15. The computing system of claim 14, wherein determining the idle condition for the communication channel is performed at a first timestamp of the plurality of timestamps; and

wherein the operations further comprise:

determining, based on the deterministic schedule, an active condition for the communication channel at a second timestamp of the plurality of timestamps;

configuring, based on the active condition, the communication channel in an active state;

detecting a second uncorrectable error in data received over the communication channel while in the active state; and

responsive to detecting the second uncorrectable error, initiating a correction action in the deterministic processor.

16. The computing system of claim 15, wherein the operations further comprise suppressing a first uncorrectable error detected in data received over the communication channel while in the idle state.

17. The computing system of claim 11, wherein configuring the communication channel in an idle state comprises assigning the communication channel to the idle state by an instruction control unit (ICU) of the deterministic processor.

18. The computing system of claim 11, wherein the data received over the communication channel comprises one of a no operation (NO-OP) packet, an orthogonal coding (OC) packet, a hardware adjusted clock (HAC) packet, a fault packet, a control state register (CSR) packet, or a data packet.

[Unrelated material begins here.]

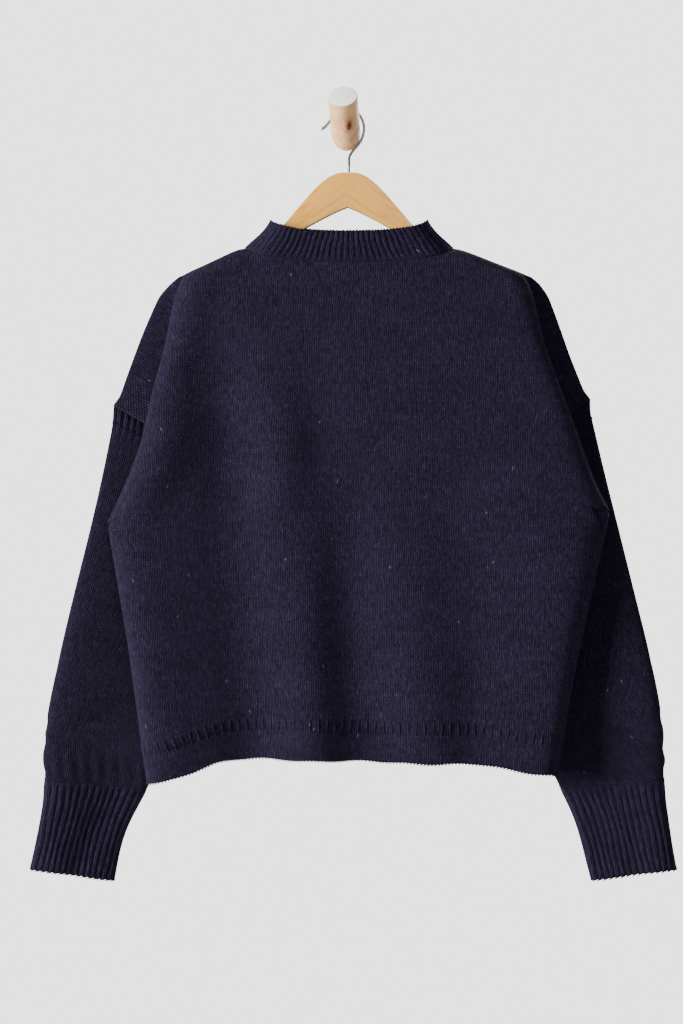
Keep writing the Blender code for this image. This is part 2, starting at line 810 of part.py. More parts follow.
def wall_peg(name, surface):
    """A round peg cut off square in front and on the wall's plane behind, tilted upwards."""
    tilt = math.radians(PEG_TILT)
    lean = math.radians(PEG_LEAN)
    axis = np.array([-math.sin(lean), -math.cos(tilt), math.sin(tilt)])
    axis /= np.linalg.norm(axis)
    side = np.cross(axis, (0.0, 0.0, 1.0))
    side /= np.linalg.norm(side)
    over = np.cross(side, axis)
    centre = np.array(PEG_PLACE)
    count = 40
    rings = [[], [], [], []]
    for i in range(count):
        angle = 2.0 * math.pi * i / count
        out = side * math.cos(angle) + over * math.sin(angle)
        start = centre + out * PEG_RADIUS
        back = start - axis * (start[1] / axis[1])
        rings[0].append(back)
        rings[1].append(centre + out * PEG_RADIUS + axis * (PEG_LENGTH - PEG_BEVEL))
        rings[2].append(centre + out * (PEG_RADIUS - PEG_BEVEL * 0.3) + axis * (PEG_LENGTH - 0.3))
        rings[3].append(centre + out * (PEG_RADIUS - PEG_BEVEL) + axis * PEG_LENGTH)
    faces = [list(range(count)), [3 * count + i for i in range(count)][::-1]]
    for k in range(3):
        for i in range(count):
            j = (i + 1) % count
            faces.append([k * count + j, k * count + i, (k + 1) * count + i, (k + 1) * count + j])
    made = build_mesh(name, np.vstack([np.array(ring) for ring in rings]), faces, surface)
    return made


def main():
    clear_scene()
    knit = material("navy_wool", NAVY, 0.9)
    rib = material("navy_wool_rib", NAVY, 0.92)
    panel("front", True, knit)
    panel("back", False, knit)
    welt("front_welt", True, rib)
    welt("back_welt", False, rib)
    gusset("underarm_gusset_left", -1, knit)
    gusset("underarm_gusset_right", 1, knit)
    sleeve("sleeve_left", -1, LEFT_SLEEVE, knit)
    sleeve("sleeve_right", 1, RIGHT_SLEEVE, knit)
    cuff("cuff_left", -1, LEFT_CUFF, rib)
    cuff("cuff_right", 1, RIGHT_CUFF, rib)
    neckband("neckband", rib)
    hanger_body("hanger_body", material("hanger_beech", WOOD, 0.45))
    hanger_hook("hanger_hook", material("hook_steel", STEEL, 0.3, 1.0))
    wall_peg("wall_peg", material("peg_pine", PINE, 0.6))


main()
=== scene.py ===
# %% [markdown]
# # A guernsey sweater on a wooden hanger
#
# A guernsey is a fisherman's sweater, knitted in thick navy wool: two like panels with plain
# welts, dropped shoulders, sleeves picked up at the armholes, a gusset under each arm, and
# ribs at the neck and the wrists. Here it hangs flat from a wooden hanger on a wall peg.
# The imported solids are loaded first. They fix every place and size, and each piece below is
# a finer version of one of them.

# %% The frame
import math

import bmesh
import bpy
import mathutils
import numpy as np
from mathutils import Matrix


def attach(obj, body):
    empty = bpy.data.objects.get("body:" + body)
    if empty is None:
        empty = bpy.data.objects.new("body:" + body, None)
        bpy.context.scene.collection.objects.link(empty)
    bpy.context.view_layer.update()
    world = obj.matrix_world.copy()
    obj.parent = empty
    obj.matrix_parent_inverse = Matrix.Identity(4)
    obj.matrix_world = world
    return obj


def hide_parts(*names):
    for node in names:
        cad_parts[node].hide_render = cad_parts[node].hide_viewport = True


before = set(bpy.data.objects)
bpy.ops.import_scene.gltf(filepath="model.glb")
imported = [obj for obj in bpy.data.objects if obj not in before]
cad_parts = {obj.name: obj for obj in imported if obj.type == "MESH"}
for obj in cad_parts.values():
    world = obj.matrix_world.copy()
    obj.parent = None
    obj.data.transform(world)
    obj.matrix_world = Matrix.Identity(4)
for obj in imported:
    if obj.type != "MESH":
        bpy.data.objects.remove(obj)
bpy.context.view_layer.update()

MM = 0.001
print("solids:", sorted(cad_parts))

# %% [markdown]
# ## How the cloth lies
#
# Front and back are nearly flat in the middle. At each side the two layers turn back behind
# the body to a hidden tuck and come out again to the shoulder line, so the strip that shows
# beside the body is the outer end of the shoulder. The tables give those lines in
# millimetres, seen from the room: x to the right, z up, and y into the wall.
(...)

19. The computing system of claim 11, wherein suppressing the first uncorrectable error detected in data received over the communication channel while in the idle state comprises detecting the first uncorrectable error by one of forward error correction (FEC), orthogonal coding (OC), or checksumming.

20. One or more non-transitory, computer-readable media storing instructions that, when implemented, cause one or more processors to perform operations comprising:

generating a deterministic schedule defining operating states of a deterministic processor;

determining, based on the deterministic schedule, an idle condition for a communication channel of the deterministic processor;

configuring, based on the idle condition, the communication channel in an idle state.